Since setting to work on comics, Mardou has self-published 10 books, including the anthology title Whores of Mensa and her solo Manhole. Although she initially distributed her work through local comics shops, Mardou eventually discovered a vast network of like-minded fans of comics linked by the Internet. One such fan was Ted May. Their e-mail correspondence evolved into a transatlantic romance when May flew to London on Xplane business and they met in person. After visiting St. Louis in May 2005, Mardou went home and applied for a visa. “Ted came to London again for his work in August, and in September 2005 I came here,” she says. “I’ve been here ever since.”
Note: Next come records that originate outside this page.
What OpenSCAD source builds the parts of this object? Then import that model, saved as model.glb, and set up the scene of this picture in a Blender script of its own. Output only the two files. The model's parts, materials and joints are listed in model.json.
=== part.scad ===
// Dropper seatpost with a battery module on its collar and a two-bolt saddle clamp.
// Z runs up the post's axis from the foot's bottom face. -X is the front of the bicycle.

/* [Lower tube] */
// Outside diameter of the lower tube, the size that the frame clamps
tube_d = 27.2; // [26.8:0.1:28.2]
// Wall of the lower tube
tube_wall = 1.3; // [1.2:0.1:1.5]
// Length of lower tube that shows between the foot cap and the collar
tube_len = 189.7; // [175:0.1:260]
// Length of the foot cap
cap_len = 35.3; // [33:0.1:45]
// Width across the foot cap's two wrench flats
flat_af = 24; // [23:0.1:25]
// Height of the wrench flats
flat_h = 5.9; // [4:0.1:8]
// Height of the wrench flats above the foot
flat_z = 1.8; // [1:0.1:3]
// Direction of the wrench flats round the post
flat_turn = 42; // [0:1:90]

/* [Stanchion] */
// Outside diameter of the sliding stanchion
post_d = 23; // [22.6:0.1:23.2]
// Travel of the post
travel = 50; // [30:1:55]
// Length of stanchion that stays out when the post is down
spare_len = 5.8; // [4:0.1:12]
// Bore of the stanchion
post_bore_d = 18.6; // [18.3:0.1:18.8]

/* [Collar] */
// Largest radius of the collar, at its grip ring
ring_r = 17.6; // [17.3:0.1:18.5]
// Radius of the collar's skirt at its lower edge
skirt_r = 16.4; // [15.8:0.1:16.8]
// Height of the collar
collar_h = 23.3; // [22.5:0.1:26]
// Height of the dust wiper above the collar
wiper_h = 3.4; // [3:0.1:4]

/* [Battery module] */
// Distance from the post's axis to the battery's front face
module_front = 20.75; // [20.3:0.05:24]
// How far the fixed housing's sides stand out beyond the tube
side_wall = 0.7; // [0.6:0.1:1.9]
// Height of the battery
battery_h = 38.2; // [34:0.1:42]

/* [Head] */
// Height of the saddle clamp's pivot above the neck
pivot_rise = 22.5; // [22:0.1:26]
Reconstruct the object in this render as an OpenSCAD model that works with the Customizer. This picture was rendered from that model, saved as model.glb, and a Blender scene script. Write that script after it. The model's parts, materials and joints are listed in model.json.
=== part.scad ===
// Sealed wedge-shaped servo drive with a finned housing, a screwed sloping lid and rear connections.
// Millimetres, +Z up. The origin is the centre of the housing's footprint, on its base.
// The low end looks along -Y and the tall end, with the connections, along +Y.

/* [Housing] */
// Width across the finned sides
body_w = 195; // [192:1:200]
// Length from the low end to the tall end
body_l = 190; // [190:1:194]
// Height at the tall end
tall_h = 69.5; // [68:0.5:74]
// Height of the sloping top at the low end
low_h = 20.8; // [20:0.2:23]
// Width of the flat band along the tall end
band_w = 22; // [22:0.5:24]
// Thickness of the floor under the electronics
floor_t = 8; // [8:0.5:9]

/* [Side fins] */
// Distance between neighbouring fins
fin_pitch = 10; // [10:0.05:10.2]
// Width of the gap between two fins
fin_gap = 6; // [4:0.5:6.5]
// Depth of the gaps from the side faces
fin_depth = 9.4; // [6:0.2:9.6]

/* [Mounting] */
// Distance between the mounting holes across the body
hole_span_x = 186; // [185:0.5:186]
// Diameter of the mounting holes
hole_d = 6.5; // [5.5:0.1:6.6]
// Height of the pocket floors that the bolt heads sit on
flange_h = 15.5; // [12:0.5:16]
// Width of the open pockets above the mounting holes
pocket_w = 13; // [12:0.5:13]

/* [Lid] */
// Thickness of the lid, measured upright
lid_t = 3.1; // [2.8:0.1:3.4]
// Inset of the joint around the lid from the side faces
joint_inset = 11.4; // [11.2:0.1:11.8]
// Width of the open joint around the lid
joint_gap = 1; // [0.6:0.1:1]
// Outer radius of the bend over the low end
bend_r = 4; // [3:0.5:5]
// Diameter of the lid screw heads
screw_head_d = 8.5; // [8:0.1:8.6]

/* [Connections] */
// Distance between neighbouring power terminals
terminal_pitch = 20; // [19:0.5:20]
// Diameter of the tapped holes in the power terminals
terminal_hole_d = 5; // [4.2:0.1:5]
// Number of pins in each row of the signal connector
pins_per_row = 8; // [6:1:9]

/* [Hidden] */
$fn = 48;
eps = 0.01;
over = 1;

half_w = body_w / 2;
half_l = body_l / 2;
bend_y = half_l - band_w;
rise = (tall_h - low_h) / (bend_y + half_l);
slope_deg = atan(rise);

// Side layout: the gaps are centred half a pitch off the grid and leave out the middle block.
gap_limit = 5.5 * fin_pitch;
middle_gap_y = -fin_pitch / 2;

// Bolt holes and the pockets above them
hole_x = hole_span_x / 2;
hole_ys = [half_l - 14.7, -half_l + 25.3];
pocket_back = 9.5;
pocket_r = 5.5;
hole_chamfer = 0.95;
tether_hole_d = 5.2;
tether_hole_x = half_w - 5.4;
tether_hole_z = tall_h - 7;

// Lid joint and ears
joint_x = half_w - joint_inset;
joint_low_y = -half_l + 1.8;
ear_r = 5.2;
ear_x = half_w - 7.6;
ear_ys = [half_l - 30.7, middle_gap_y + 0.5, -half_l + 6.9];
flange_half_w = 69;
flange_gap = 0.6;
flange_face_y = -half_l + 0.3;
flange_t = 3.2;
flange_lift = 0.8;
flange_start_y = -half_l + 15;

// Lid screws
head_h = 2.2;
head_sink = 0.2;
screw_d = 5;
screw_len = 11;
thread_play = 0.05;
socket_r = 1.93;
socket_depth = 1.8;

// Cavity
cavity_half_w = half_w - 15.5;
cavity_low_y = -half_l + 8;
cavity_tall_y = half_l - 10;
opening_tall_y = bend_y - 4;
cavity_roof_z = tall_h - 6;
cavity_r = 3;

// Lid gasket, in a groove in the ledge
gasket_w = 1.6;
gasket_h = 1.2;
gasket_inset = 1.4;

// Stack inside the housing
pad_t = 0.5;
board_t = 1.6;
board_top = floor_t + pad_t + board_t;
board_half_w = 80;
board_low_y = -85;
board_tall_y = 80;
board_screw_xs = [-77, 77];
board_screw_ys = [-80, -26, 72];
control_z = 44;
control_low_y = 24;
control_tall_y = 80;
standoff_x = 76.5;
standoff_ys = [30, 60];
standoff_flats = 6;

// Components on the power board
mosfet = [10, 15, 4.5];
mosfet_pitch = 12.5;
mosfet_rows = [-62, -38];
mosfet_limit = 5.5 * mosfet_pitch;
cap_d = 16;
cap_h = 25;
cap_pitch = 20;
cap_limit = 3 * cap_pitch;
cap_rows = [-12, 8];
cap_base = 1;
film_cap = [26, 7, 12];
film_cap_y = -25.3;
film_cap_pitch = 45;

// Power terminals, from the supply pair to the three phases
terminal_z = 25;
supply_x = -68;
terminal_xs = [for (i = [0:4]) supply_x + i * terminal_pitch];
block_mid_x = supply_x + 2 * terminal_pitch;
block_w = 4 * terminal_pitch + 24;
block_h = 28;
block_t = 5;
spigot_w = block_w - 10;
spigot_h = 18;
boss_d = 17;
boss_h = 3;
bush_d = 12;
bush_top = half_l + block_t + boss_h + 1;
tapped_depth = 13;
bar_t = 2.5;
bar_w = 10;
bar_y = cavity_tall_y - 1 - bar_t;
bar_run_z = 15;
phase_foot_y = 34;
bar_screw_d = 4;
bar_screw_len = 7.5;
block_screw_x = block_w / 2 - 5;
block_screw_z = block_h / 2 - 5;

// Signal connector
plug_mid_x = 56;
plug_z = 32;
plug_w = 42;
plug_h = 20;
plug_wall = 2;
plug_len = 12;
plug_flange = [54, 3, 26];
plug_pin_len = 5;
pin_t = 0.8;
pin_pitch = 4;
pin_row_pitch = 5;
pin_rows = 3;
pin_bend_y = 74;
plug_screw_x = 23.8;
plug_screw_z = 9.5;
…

Mardou’s transition to Midwestern life was eased by St. Louis’ community of comics artists—an aspect of the city with which she was familiar even before meeting May. “I knew about St. Louis as a kind of mecca for young comic cartoonists,” she says. “I read a Comics Journal issue about young cartoonists, and it had a focus on people from St. Louis like Kevin and Dan, and they both talked about Ted. I didn’t know what St. Louis was, but I’d heard of it in terms of comics.”
Mardou is not alone in recognizing the city’s centrality in the world of alternative cartooning. Other comics pilgrims are certain to join her in the coming years, journeying to St. Louis to add their voices to the lively panel discussion started by May, Huizenga and Zettwoch.